>> Start Extracted entries
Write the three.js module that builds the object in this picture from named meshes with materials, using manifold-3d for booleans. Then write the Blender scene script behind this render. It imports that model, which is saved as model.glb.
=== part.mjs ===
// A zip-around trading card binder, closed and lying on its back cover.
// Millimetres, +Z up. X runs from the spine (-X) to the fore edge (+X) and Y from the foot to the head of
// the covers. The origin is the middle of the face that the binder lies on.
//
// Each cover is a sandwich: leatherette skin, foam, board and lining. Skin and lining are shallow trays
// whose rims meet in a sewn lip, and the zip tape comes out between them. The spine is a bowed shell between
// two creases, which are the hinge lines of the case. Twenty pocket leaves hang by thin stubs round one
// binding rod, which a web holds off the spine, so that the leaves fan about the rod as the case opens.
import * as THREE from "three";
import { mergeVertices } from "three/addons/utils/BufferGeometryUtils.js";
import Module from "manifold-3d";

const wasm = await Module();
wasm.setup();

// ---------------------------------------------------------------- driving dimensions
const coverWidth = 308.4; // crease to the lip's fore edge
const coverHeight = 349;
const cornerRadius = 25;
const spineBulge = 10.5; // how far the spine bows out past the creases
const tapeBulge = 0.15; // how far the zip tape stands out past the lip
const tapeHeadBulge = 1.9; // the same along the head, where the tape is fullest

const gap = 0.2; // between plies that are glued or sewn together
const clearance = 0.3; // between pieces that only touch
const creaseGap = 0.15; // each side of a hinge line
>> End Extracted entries
>> Start Extracted entries
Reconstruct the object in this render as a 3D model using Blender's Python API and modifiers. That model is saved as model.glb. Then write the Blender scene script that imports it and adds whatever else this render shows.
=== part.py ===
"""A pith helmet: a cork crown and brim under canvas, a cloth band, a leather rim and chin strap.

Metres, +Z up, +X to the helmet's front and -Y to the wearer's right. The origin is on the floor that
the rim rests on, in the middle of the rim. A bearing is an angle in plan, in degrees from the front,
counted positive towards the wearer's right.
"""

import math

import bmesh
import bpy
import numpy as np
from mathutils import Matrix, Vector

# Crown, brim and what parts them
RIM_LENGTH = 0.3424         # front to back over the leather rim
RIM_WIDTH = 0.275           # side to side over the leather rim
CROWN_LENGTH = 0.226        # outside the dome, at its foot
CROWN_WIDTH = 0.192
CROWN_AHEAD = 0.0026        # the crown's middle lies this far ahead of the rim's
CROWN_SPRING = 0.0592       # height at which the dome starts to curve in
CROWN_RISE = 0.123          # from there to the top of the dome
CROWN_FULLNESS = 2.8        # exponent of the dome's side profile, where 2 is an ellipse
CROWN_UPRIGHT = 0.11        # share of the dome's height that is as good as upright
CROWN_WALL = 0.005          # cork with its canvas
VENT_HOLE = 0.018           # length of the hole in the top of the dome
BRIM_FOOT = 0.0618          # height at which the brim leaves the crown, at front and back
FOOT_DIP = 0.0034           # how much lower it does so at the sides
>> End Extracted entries
• [Written request]
Above are the records; from them, give again exactly the lines from the one containing "Write the three.js" through the one containing "const creaseGap = 0.15;", both included.

• [Correct response]
Write the three.js module that builds the object in this picture from named meshes with materials, using manifold-3d for booleans. Then write the Blender scene script behind this render. It imports that model, which is saved as model.glb.
=== part.mjs ===
// A zip-around trading card binder, closed and lying on its back cover.
// Millimetres, +Z up. X runs from the spine (-X) to the fore edge (+X) and Y from the foot to the head of
// the covers. The origin is the middle of the face that the binder lies on.
//
// Each cover is a sandwich: leatherette skin, foam, board and lining. Skin and lining are shallow trays
// whose rims meet in a sewn lip, and the zip tape comes out between them. The spine is a bowed shell between
// two creases, which are the hinge lines of the case. Twenty pocket leaves hang by thin stubs round one
// binding rod, which a web holds off the spine, so that the leaves fan about the rod as the case opens.
import * as THREE from "three";
import { mergeVertices } from "three/addons/utils/BufferGeometryUtils.js";
import Module from "manifold-3d";

const wasm = await Module();
wasm.setup();

// ---------------------------------------------------------------- driving dimensions
const coverWidth = 308.4; // crease to the lip's fore edge
const coverHeight = 349;
const cornerRadius = 25;
const spineBulge = 10.5; // how far the spine bows out past the creases
const tapeBulge = 0.15; // how far the zip tape stands out past the lip
const tapeHeadBulge = 1.9; // the same along the head, where the tape is fullest

const gap = 0.2; // between plies that are glued or sewn together
const clearance = 0.3; // between pieces that only touch
const creaseGap = 0.15; // each side of a hinge line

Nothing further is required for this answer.